HARTFORD, Conn. (WTNH) — Almost exactly a decade after the Sandy Hook tragedy in Newtown, a vigil honoring those lost to gun violence hopes to put an end to shootings.

“Growing up right near Sandy Hook, it is a hard day for all us, but I just think about how every single day is an anniversary of a tragedy for so many people in this nation,” said Caitlin Doherty, a first-year student at Trinity College.

In the somber glow of candles, community leaders, students and the college’s president gathered to remember those who have been killed by gun violence.

“About seven years ago, I lost a family member who was killed by an AR-15,” said Jacquelyn Santiago-Nazario, the CEO of Compass Youth Collaborative. “He didn’t have a chance past 24 years old, and I think about all of the talent that this world is missing, and I think about all the potential that he had that is not going to be realized because we have access to guns and not enough access to mentors and people who can help us navigate tough life issues.”

The vigil included Mothers Against Violence and other Hartford-area nonprofits.

Johanna Schubert, with Hartford Communities that Care, said that de-escalation strategies and meeting systematic needs go beyond helping someone right after they’re injured.

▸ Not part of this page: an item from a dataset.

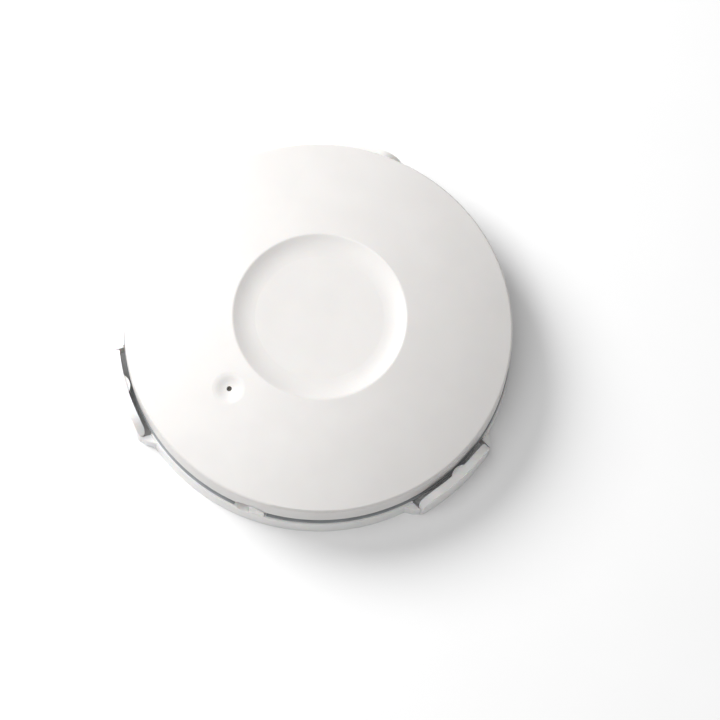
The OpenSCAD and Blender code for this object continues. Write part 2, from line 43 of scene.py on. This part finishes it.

“This is more of a symptom than the root cause, so we work on attacking those root causes — things like poverty, and hunger, and domestic violence,” she said.

Larry Johnson with Compass Youth Collaborative is one of several people who respond in the middle of the night to talk to gunshot victims in hospitals.

“Violence, in many ways, has a domino effect,” he said. “So, the one gunshot victim here in Hartford can’t have that domino effect and hurt neighbors and families down the road.” So, having to get up here and see these mothers grieving and crying with his kids being injured in his home.”